John Massocca: Okay. And I guess with the terminations in 4Q kind of anticipated at the time of 3Q earnings or 2Q earnings just some guidance?

Christine C. Mastandrea: No, most of that — those kind of deals we work throughout the year. So it’s always a timing as to when. So let me just explain how we go about this, maybe that will help a little bit. We identified through sales where we see that quite in a market where we know where performance should be. And in most of our markets, we know where performance should be, especially with the high HHIs that we have in our neighborhoods. We can determine from those sales where a tenant should be performing. And we see that there is the lack of performance or they’re struggling, it’s at a point in time where you need to have a discussion. Those discussions take place, they don’t happen overnight. They take a little bit of time.

At the same time, we’re already looking to see where the replacement will be. So there’s very little downtime even between the timing of the lease termination to the new lease execution. And so that could take anywhere, sometimes it can take several months to 6 months or so. And then it’s just a matter of negotiating a termination fee and then they hand over to the next tenant. And we don’t do a termination fee just on the gap of the timing. It involves an investment. We look back as to what that investment was, and then we negotiate a position from that because we expect to return on our real estate. And I just want to mention, too, it’s really important because you brought this up earlier, that there is a change in demographic spend right now.

And so leaning into that new spend and where it’s going is an important place to be right now, especially for the demand for this type of space.

John Massocca: That makes sense. I was just thinking — I’m trying to get a sense of like timing of when this could hit guidance. I just look back at like, there’s a slightly more detailed walk right on Page 4 of your current investment slide in terms of how you’re getting to that guidance.
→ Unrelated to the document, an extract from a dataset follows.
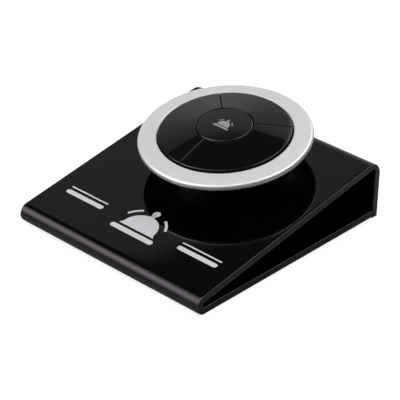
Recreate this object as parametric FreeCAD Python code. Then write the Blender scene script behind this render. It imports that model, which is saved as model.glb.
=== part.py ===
"""Wireless waiter call button with four keys, taped onto a stand folded from one acrylic sheet.

Units are millimetres. +Z is up, the front fold is towards -Y and the object is centred on X = 0.
It stands on Z = 0 at the middle of its bounding box.

The button is modelled in a frame of its own: its Z axis is the outward normal of the sloping plate,
its origin lies on the plate and its Y axis points up the slope. seat() carries it to its place.
Heights in that frame are above the plate. The cell sets the height of the casing, and the board
hangs as far below the key deck as its switches need.
"""
import math
import os

import FreeCAD
import Part

V = FreeCAD.Vector

# ---------------------------------------------------------------- driving dimensions: the stand
stand_width = 95.0
sheet_thickness = 3.0
plate_slope = 10.45               # degrees, plate against the table
plate_length = 106.3              # outer face, from the front fold to the corner of the rear bend
fold_inner_radius = 1.1
rear_bend_outer_radius = 6.5      # the heated sheet thins on the outside of this bend
rear_bend_inner_radius = 1.5
wall_lean = 2.8                   # degrees, the foot of the rear wall lies behind its top
base_lift = 0.58                  # rear end of the bottom plate above the table
butt_gap = 0.15                   # between the bottom plate's end and the rear wall
sheet_edge_chamfer = 0.25

# ---------------------------------------------------------------- driving dimensions: the casing
button_position = 67.1            # up the slope, from the front fold to the button's axis
pad_thickness = 1.0
pad_rim_gap = 0.3                 # between the pads and the foot rim round them
pad_door_gap = 0.5                # between the pads and the battery door
foot_radius = 24.1
foot_rim_width = 1.5
foot_clearance = 0.2              # foot rim above the plate
foot_height = 1.4                 # straight part of the foot
floor_thickness = 1.6
housing_wall = 1.8
flange_lip = 1.3                  # flange beyond the end of the flare
flange_setback = 0.5              # edge of the flange inside the ring's edge
flange_thickness = 1.0
post_height = 1.8                 # screw posts above the floor

ring_inner_radius = 27.35
ring_width = 7.85
ring_side_height = 1.8            # outer edge of the ring's top face above its base
ring_rise = 0.9                   # inner edge of the top face above the outer edge
ring_wall = 1.5
ring_edge_radius = 1.2
ring_chamfer = 0.35
ring_fit = 0.1                    # between the ring and the deck inside it
ring_peg_angles = (45.0, 135.0, 225.0, 315.0)
ring_peg_radius = 0.8
ring_peg_clearance = 0.1          # round the ring's pegs, and between them and the flange below

deck_thickness = 1.2
deck_drop = 0.3                   # deck's top below the ring's base
deck_web = 1.2                    # upright web that joins the deck to its rim
deck_fit = 0.2                    # between the deck and the mouth of the housing
deck_switch_gap = 0.6             # between the switches and the deck over them

# ---------------------------------------------------------------- driving dimensions: the keys
key_gap = 0.35                    # between neighbouring keys, and round the centre button
key_ring_gap = 0.5
key_proud = 0.7                   # outer edge of a key above the ring's inner edge
key_rise = 2.8                    # inner edge of a key above its outer edge
key_wall = 1.5
key_skirt = 1.2
key_edge_radius = 0.35
key_travel = 0.5
key_float = 0.2                   # left between a key's skirt and the deck when it is pressed
seam_angles = (42.0, 136.0, 270.0)

centre_radius = 11.3
centre_crown = 0.35               # middle of the centre button above its rim, which is level with the keys
centre_edge_radius = 0.5
centre_wall = 1.4

stem_radius = 1.8
stem_hole_clearance = 0.7
hook_width = 3.0
hook_thickness = 1.2
hook_reach = 0.6
hook_length = 1.6                 # below the deck
hook_clearance = 0.25
hook_play = 0.05                  # between a hook and the deck at rest
key_hook_inset = 1.8              # between a key's skirt and its hooks
centre_hook_inset = 0.7
top_hook_angles = (62.0, 118.0)
left_hook_angles = (185.0, 240.0)
right_hook_angles = (-5.0, -60.0)
centre_hook_angles = (90.0, 196.0, -16.0)

# ---------------------------------------------------------------- driving dimensions: inside
cell_radius = 4.0
cell_length = 28.2
cell_gap = 0.2
cell_headroom = 0.4               # between the cell and the deck over it
cell_nub_radius = 1.8
cell_nub_length = 1.2
bay_wall = 1.0
bay_rise = 2.0                    # walls of the bay above the cell's axis
contact_thickness = 0.4
contact_side_gap = 0.5
spring_depth = 1.6                # room that the negative contact takes, leaf and all
spring_rise = 2.0                 # ends of the leaf above and below the cell's axis
spring_width = 4.0
spring_flat = 0.4                 # half of the leaf's flat tip
door_lip = 0.8
door_step = 0.8
door_clearance = 0.15
groove_radius = 0.8
groove_inset = 2.0                # finger groove from the door's end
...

And I don’t know if the lease termination income that you received in 2024 was anticipated as of kind of 3Q results. And so is it just something that’s going to kind of get layered into guidance as it happens? Or is it something where we should…

J. Scott Hogan: There’s a base level that we anticipate, John. And then as larger ones occur, we’ll factor those into the guidance.

Operator: Thank you. At this time, I would like to turn the call back to management for closing comments.

David Holeman: Dave Holeman again. Thank you for joining today’s call. We hope we’ve given investors a view into the building blocks of our future trajectory. We’re excited about what lies ahead of us. We’re excited about the guidance we’ve given, and we look forward to updating everyone on the progress we make. Everyone, have a great day. Thank you.

Operator: Thank you. This does conclude today’s teleconference. You may disconnect your lines at this time. Thank you for your participation, and have a great day.